The producer side (exposing your local agent over A2A) is A2AExecutor. You wrap the agent and it gives you the executor that a workflow on the consumer's side can stream from. The repo doesn't ship a hosted A2A server because it runs in-process by default; if you wanted one, the MAF A2A samples are the path.

sequenceDiagram
    autonumber
    actor User
    participant Orch as Orchestrator (local)
    participant A2A as A2AAgent wrapper
    participant Remote as Remote Researcher service
    participant LLM
    User->>Orch: prompt
    Orch->>A2A: agent.run("research X")
    A2A->>Remote: POST /a2a/tasks
    Remote->>LLM: complete
    LLM-->>Remote: result
    Remote-->>A2A: A2A response
    A2A-->>Orch: AgentResponse
    Orch-->>User: aggregated answer

The A2A wrapper preserves the Agent interface.

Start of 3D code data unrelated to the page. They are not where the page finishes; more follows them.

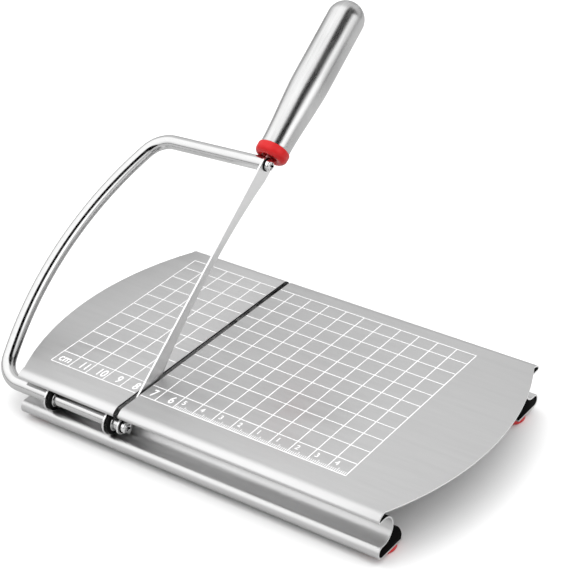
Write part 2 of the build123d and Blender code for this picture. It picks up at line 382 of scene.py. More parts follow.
def ring_faces(count, rings, closed):
    """Quads between rings of points, with the last ring joined to the first if closed."""
    faces = []
    for i in range(rings if closed else rings - 1):
        for j in range(count):
            k = (j + 1) % count
            n = (i + 1) % rings
            faces.append((i * count + j, i * count + k, n * count + k, n * count + j))
    return faces


def lathe(profile, across, up, axis, closed, steps=LATHE_STEPS):
    """Points and faces of a profile (station, radius) turned about an axis along X, Y or Z."""
    points = []
    for station, radius in profile:
        for j in range(steps):
            turn = turned(radius, 2 * HALF_TURN * j / steps)
            if axis == "X":
                points.append((station, across + turn.x, up + turn.y))
            elif axis == "Y":
                points.append((across + turn.x, station, up + turn.y))
            else:
                points.append((across + turn.x, up + turn.y, station))
    return points, ring_faces(steps, len(profile), closed)


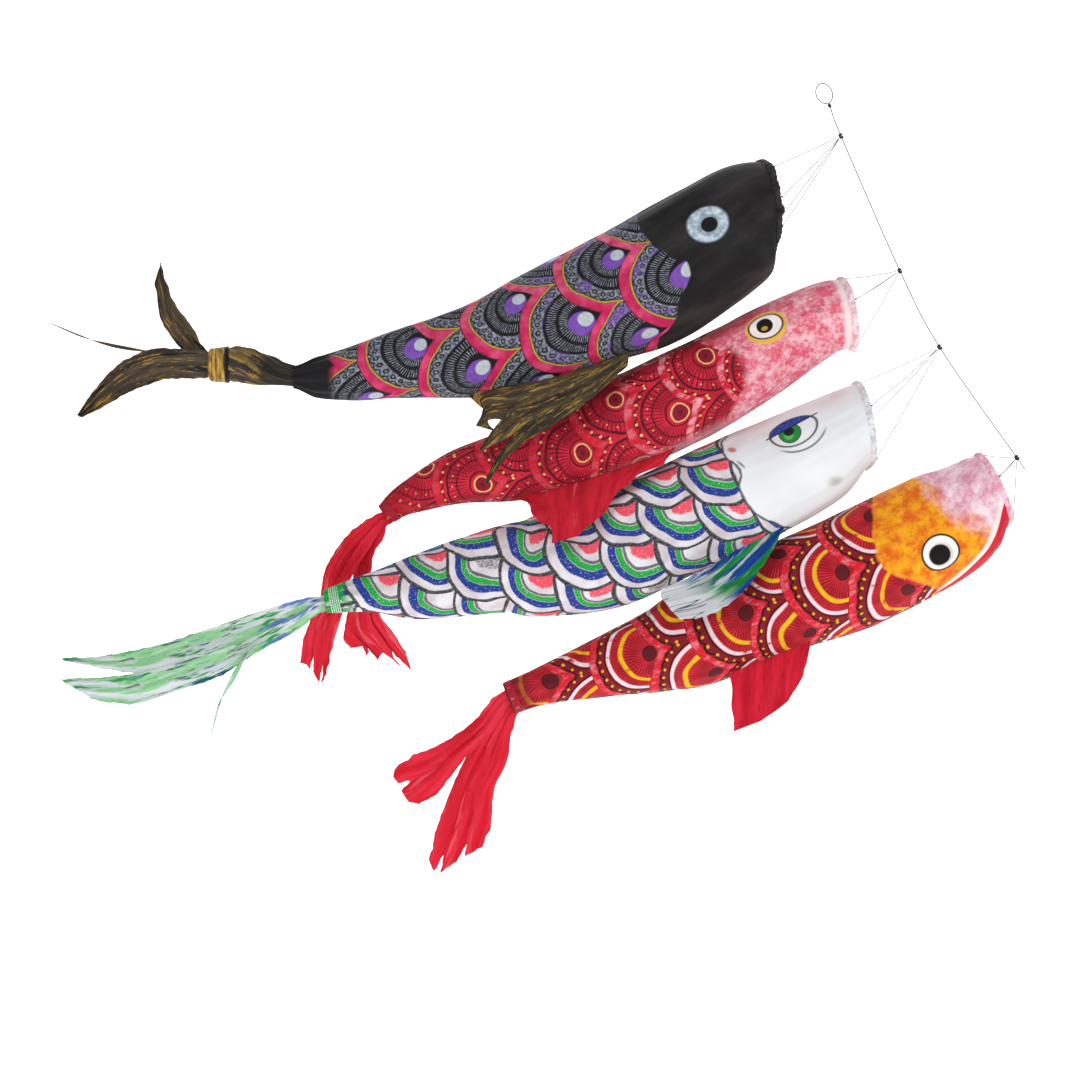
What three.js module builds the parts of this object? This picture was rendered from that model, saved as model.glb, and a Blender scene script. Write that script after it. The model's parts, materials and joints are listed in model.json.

The orchestrator code doesn't change.

The streaming rule

The reference architecture's Chapter 5 on Request-Based communication has a strong recommendation worth quoting: stream only between the orchestrator and the end client, not between the orchestrator and internal expert agents.

sequenceDiagram
    autonumber
    User->>Orch: prompt
    rect rgba(255, 220, 220, 0.4)
        Note over Orch,SpecB: internal calls = NON-streaming
        Orch->>SpecA: full request
        SpecA-->>Orch: full response
        Orch->>SpecB: full request
        SpecB-->>Orch: full response
    end
    rect rgba(220, 255, 220, 0.4)
        Note over User,Orch: only this edge streams
        Orch-->>User: chunk 1
        Orch-->>User: chunk 2
        Orch-->>User: chunk N
    end

The rationale is operational: streaming across multiple hops makes error recovery complex (the orchestrator has to reconcile fragmented streams), increases architectural complexity (ordering, session state, message ordering at every boundary), and obscures observability (independent streams are hard to trace as one workflow).

MAF's workflow runtime honours this by default — internal SequentialBuilder edges are request/reply; only the workflow's run(..., stream=True) exposes streaming to the caller. If you swap an internal call for an A2AAgent you should keep it non-streaming. The repo's as_workflow_executor(agent, stream=False) defaults to that.

What I was missing

The first time I read the architecture I thought "request-based" and "message-driven" were two implementations I'd have to choose between. They're not. They're two ends of a spectrum:

Synchronous request/reply, in-process — workflow runtime.
Synchronous request/reply, over HTTP — A2A.
Asynchronous, durable queue — a real broker (Service Bus, Kafka, RabbitMQ). MAF doesn't ship this; you bring your own and emit messages from inside workflow executors.

Many systems use all three. The orchestrator might fan out to local agents via the workflow, call a remote validation agent via A2A, and emit a "task completed" event to Service Bus for downstream analytics. Three transports, one orchestration layer.

What I won't do again

I won't write a pub/sub in front of the workflow. The workflow IS the pub/sub for in-process orchestration, and bridging real spans through a custom broker is more work than it pays for.

The communication chapter is one of the chapters where MAF gives you exactly what the architecture asks for, and the right code is the code that uses it. The hard work — back-pressure, ordering, error propagation, trace context — is already done. Let it stay done.